I grew up in Upstate New York in the small college town of Oswego. I have a Bachelor of Science degree in Nursing (Arizona State University, 1990) and a Master of Arts in Public Administration (University of Wisconsin-Madison, 1996).
Yet, despite my education and all the years I spent working in health care, writing was always in the back of my mind calling me, haunting me. Perhaps, I was avoiding it. Writing causes one to reflect so deeply that we must face our innermost fears and weaknesses. Later, when I was home raising my young children, I started writing this book. It was then that I understood that writing wasn’t something I wanted to do, it is something I had to do. Writing was my true calling.
WHY I DECIDED TO WRITE, THE UNCOMMITTED
I knew from a young age I wanted to be an author. I didn’t know what I would write about initially but over time, the story took shape—first in my mind and then on paper and eventually on my laptop screen. Nevertheless, my parents, first–generation Italian-Americans, encouraged me to choose a field that would provide me with an immediate living. With that, I chose nursing, a solid career that not only provided me with a good living but also material for this book (and future books) featuring a nurse as the main character. So, in the end, my mother, an art teacher and painter, and my father, an English teacher and writer–passed on a creative gene that even their pragmatism and post-depression era values could not stifle.
It took almost nine years for me to complete this novel. Most times, my writing was done on an old laptop sitting at our dining room table, coffee shops and bookstores, on the bleachers at my kids’ hockey practices and in my car during their soccer practices. Often it was written one sentence at a time.
The inspiration for The Uncommitted stemmed from the death of my mother from pancreatic cancer. Born to a family of women with strong intuition, my mother believed in an unbreakable bond between those of us who are the living and those who are dead. I believe many of the paintings she left behind are vibrant images she subconsciously perceived of heaven. My desire to become a writer, though, I owe in large part to my late father, a high school English and journalism teacher. He grew up farming in rural Oswego, New York and I suppose it was the years of hard labor that led to his love of music and writing as a form of relaxation and entertainment. I still remember him letting me sit at his typewriter and pretend to write as he did.

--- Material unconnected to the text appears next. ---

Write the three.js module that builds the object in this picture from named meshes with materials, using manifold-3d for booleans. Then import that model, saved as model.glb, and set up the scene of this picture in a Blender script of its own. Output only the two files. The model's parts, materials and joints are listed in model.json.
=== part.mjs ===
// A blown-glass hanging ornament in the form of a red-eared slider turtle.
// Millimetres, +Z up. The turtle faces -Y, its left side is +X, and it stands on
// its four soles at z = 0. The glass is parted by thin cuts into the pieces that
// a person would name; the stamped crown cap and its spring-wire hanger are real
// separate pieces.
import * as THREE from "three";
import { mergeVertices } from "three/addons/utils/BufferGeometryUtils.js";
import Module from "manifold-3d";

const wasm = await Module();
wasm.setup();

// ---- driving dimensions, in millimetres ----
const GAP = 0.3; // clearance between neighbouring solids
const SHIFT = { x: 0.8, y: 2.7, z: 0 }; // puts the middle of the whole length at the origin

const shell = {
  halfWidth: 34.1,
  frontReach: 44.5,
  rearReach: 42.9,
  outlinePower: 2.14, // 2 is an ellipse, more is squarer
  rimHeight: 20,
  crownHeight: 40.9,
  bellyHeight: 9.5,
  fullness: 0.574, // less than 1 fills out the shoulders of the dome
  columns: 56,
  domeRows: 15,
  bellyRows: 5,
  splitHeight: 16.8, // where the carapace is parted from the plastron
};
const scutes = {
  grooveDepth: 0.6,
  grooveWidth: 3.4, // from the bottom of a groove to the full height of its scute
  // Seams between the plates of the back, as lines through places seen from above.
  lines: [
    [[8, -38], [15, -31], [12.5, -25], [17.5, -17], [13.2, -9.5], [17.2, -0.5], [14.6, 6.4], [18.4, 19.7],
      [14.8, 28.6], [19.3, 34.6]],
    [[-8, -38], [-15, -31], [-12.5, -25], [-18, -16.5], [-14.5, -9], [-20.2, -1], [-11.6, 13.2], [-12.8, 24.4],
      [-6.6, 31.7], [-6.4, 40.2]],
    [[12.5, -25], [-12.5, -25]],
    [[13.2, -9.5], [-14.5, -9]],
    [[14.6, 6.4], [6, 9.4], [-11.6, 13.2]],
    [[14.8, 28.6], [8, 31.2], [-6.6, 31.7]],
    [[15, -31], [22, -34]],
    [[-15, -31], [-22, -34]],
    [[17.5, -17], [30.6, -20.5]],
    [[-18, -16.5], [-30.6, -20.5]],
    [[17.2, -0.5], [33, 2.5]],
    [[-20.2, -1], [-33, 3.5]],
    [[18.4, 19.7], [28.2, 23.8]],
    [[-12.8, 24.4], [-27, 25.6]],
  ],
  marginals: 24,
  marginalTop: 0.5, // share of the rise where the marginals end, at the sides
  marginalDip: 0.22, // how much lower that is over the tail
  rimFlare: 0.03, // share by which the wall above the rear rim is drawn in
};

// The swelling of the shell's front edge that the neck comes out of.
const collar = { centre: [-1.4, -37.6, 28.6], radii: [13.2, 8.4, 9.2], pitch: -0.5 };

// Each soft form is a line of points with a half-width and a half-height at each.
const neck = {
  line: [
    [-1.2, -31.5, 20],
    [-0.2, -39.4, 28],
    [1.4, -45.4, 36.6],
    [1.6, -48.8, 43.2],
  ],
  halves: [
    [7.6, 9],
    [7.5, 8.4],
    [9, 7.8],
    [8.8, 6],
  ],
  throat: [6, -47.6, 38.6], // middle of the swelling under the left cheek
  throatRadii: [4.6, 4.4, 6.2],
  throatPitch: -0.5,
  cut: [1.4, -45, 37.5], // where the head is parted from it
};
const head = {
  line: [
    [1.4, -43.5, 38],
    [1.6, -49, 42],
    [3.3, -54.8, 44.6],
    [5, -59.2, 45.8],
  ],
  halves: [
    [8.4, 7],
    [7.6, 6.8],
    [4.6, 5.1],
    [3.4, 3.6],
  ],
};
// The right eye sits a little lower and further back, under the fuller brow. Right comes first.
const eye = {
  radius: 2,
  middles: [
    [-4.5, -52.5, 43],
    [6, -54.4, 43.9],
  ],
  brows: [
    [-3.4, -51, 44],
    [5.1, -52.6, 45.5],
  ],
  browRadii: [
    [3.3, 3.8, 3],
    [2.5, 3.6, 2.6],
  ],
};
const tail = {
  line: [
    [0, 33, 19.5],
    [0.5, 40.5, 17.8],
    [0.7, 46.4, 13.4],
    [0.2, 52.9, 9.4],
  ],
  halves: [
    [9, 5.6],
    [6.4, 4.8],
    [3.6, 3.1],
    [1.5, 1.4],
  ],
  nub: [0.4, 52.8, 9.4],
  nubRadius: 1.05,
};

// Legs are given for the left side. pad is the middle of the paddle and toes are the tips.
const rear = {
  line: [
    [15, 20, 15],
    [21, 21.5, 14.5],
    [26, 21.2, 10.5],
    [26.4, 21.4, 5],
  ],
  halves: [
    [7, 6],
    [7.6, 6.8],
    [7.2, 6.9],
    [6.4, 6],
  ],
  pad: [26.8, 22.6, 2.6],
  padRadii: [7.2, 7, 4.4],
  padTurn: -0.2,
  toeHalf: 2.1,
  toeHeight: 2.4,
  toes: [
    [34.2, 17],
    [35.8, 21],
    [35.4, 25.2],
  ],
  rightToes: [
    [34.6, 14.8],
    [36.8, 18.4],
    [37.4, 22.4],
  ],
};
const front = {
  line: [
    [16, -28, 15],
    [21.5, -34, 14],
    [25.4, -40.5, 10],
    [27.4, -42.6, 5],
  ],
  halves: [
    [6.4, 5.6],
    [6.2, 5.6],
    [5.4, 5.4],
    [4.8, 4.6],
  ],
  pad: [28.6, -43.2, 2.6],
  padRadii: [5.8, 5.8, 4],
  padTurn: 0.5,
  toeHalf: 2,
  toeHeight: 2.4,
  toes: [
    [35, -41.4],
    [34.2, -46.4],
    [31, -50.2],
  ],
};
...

OTHER IMPORTANT INFLUENCES
When I write, I like to listen to music. Several popular bands of the 1990’s (U2, Green Day, Collective Soul, the Foo Fighters, Matchbox Twenty, Pearl Jam, Red Hot Chili Peppers, among others) inspired much of the imaginative world I wrote about. All I can say is music captures my heart and mind and takes me places I would not otherwise think of going.
Further, the reflections on faith and God written by Saint Therese of Lisieux, Thomas Merton and Saint Theresa of Avila, have had a significant impact on me in the course of writing this book. I found their experiences fascinating and enlightening and sometimes, frightening. Other books that influenced me during the course of writing this novel included, “What Dreams May Come” by Richard Matheson, “This Present Darkness” by Frank Peretti and “Into the Wild” by John Krakauer.